11. GOVERNING LAW AND FORUM. You agree that any claim or dispute you may have against PayPal must be resolved by a court located in either Santa Clara County, California, or Omaha, Nebraska. You agree to submit to the personal jurisdiction of the courts located within Santa Clara County, California, or Omaha, Nebraska for the purpose of litigating all such claims or disputes. This Agreement shall be governed in all respects by the laws of the State of California, without regard to conflict of law provisions. All claims you bring against PayPal must be resolved in accordance with this Agreement. All claims filed or brought contrary to this Agreement shall be considered improperly filed and a breach of this Agreement. Should you file a claim contrary to this Agreement, PayPal may recover attorney’s fees and costs (including in-house attorneys and paralegals) up to $1,000.00 USD, provided that PayPal has notified you in writing of the improperly filed claim, and you have failed to promptly withdraw the claim.
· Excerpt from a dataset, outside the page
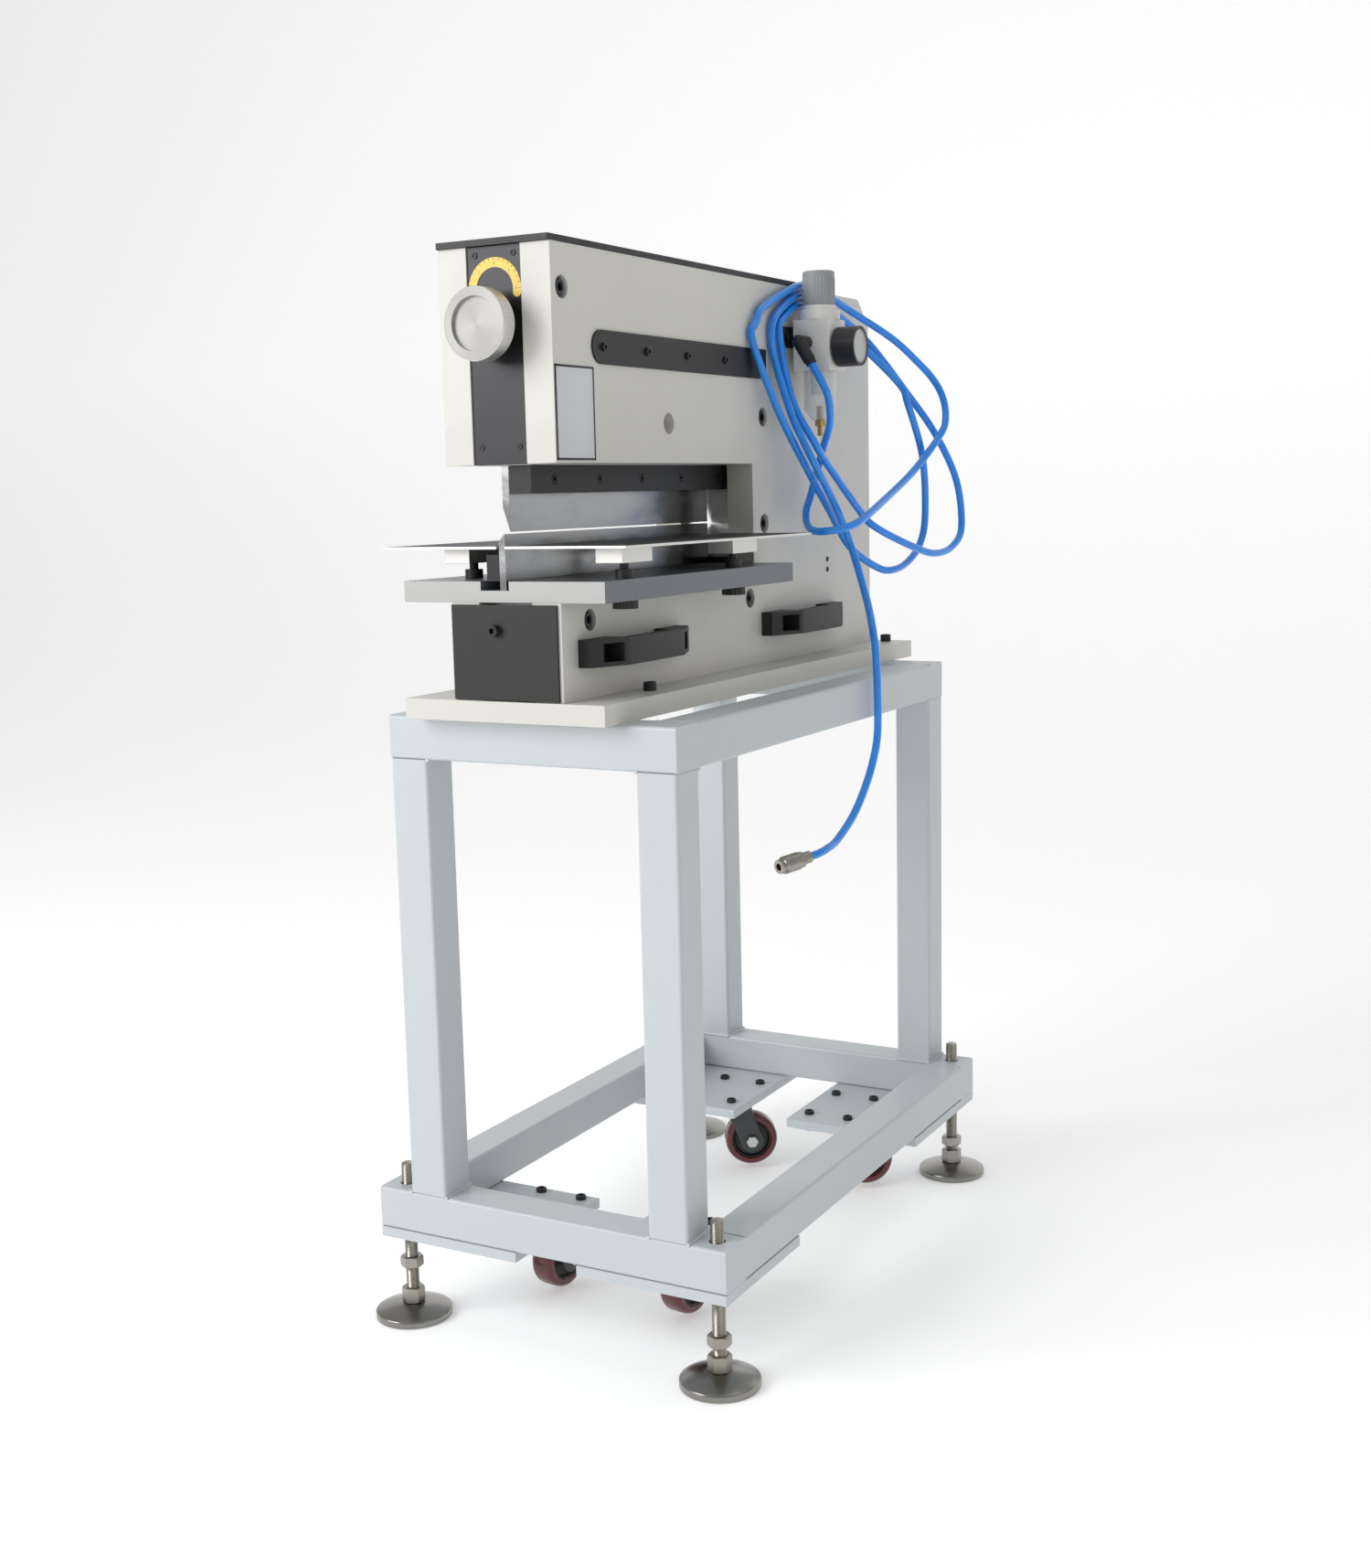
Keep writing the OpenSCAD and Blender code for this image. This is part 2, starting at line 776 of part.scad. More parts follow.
module upper_front_plate() {
    color("dimgray") translate([body_x, 0, 0])
        difference() {
            block([-half_gap, front_plate_y, arm_z], [half_gap, inner_front, body_top]);
            rod_y([0, front_plate_y - 1, spindle_h], spindle_d + 2 * run_fit, front_plate_t + 2);
        }
}

module lower_front_cover() {
    color("black") translate([body_x, 0, 0]) {
        difference() {
            block([-half_body + 1, body_front - cover_t, plate_z + 1],
                [half_body - 4, body_front, jaw_z - 2]);
            rod_y([cover_screw_x, body_front - cover_t - 1, jaw_z - cover_screw_drop], 8 + 2 * screw_fit,
                cover_t + 2);
        }
        // Spacer sleeve under the screw, up to the jaw block
        difference() {
            rod_y([cover_screw_x, body_front, jaw_z - cover_screw_drop], 14, 21);
            rod_y([cover_screw_x, body_front - 1, jaw_z - cover_screw_drop], 8 + 2 * screw_fit, 23);
        }
    }
}

module guide_bars() {
    color("black")
        for (side = [-1, 1])
            on_side(side)
                difference() {
                    profile_yz(half_body - bar_t + bar_proud, bar_t) guide_bar_outline(0);
                    for (i = [0:4])
                        rod_x([half_body + bar_proud - bar_t - 1, bar_screw_y(i), bar_z],
                            6 + 2 * screw_fit, bar_t + 2);
                }
}

function bar_screw_y(i) = bar_y + 22 + i * bar_screw_pitch;

// Bridge handle: slanted ends with a recess for the fixing screws
module carry_handle() {
    difference() {
        linear_extrude(handle_h, center = true) difference() {
            polygon([
                [0, 0], [15, 0], [handle_reach, 50],
                [handle_reach, handle_l - 50], [15, handle_l], [0, handle_l]
            ]);
            translate([-1, handle_foot_l])
                square([handle_reach - grip_t + 1, handle_l - 2 * handle_foot_l]);
        }
        for (y = handle_screw_ys) {
            translate([handle_floor, y - handle_recess_l / 2, -handle_recess_h / 2])
                cube([handle_reach, handle_recess_l, handle_recess_h]);
            rod_x([-1, y, 0], 8 + 2 * screw_fit, handle_floor + 2);
        }
    }
}

module carry_handles() {
    color("black")
        for (side = [-1, 1], y = handle_ys)
            on_side(side) translate([half_body, y, handle_z]) carry_handle();
}

module body_screws() {
    head_h = 12;
    color("black") {
        for (side = [-1, 1]) on_side(side) {
            for (p = body_screw_at)
                translate([half_body - counterbore_h + head_h, p[0], p[1]])
                    rotate([0, 90, 0]) cap_screw(body_screw_d, head_h, side_t - counterbore_h + 16);
            for (i = [0:4])
                translate([half_body + bar_proud + 3, bar_screw_y(i), bar_z])
                    rotate([0, 90, 0]) cap_screw(6, 3, bar_t);
            for (y = handle_ys, s = handle_screw_ys)
                translate([half_body + 14, y + s, handle_z])
                    rotate([0, 90, 0]) cap_screw(8, 6, 8);
        }
        for (p = base_bolts)
            translate([p[0], p[1], plate_z + 6]) cap_screw(10, 6, base_plate_t);
        translate([body_x + cover_screw_x, body_front - cover_t - 5, jaw_z - cover_screw_drop])
            rotate([90, 0, 0]) cap_screw(8, 5, 20);
    }
}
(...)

12. COMPLETE AGREEMENT. This Agreement sets forth the entire understanding between you and PayPal with respect to the Service. Sections 5.3, 6, 7, 8, 9, 10, 11 and 12, as well as any other terms which by their nature should survive, will survive the termination of this Agreement. If any provision of this Agreement is held to be invalid or unenforceable, such provision shall be struck and the remaining provisions shall be enforced.